Otherwise, for Lambda there is on Github a repo with a script that will publish your code in every configuration possible, run stress tests, and only keep the most optimum (perf/cost).

Hi, could you share the link of said repo?
I searched around and closest I found was https://github.com/Nordstrom/serverless-artillery
> Is it generally reliable asking Amazon support what capacity you need for a particular use case

Everyone's use case is different, they are not experts at your application, you are.

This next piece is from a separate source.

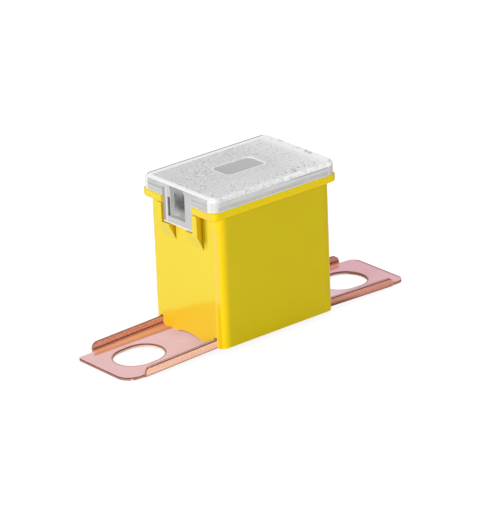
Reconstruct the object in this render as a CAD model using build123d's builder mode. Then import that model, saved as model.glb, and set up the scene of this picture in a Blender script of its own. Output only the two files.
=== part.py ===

Spend some time learning about the various services, do a deep-dive and maybe even a prototype on the ones that look interesting. There are literally dozens of ways to build any application, depending on what your goals are (low cost, low latency, low maintenance, etc)

> run it for a week

Run it for an hour, you should be able to quickly get a cost/benefit.

There are a ton of instance types, but you generally only need to test 2 or 3 families, and 2-3 sizes. (Do you need lots of RAM? CPU? Disk? FPGAs? GPUs?). It's worth the time to automate this, so you can periodically test it. (Yes, it will cost you a dollar or two.)

> But what if the service is more network latency sensitive

Don't forget your own part of the stack here. Writing in a scripting language can add miliseconds, as can normalizing your data (i.e. NoSQL usually prefers de-normalizing, which trades off more duplication for lower latency).

You can also pay (extra) for no hypervisor.

I think you will have to buy premium support https://aws.amazon.com/premiumsupport/ or spin up an instance around what usage you expect and then analyze your bottlenecks to swap it later on.
What I do is first automate setting up an instance from scratch, then launch a variety of instance types and benchmark their performance at the task I want them to perform.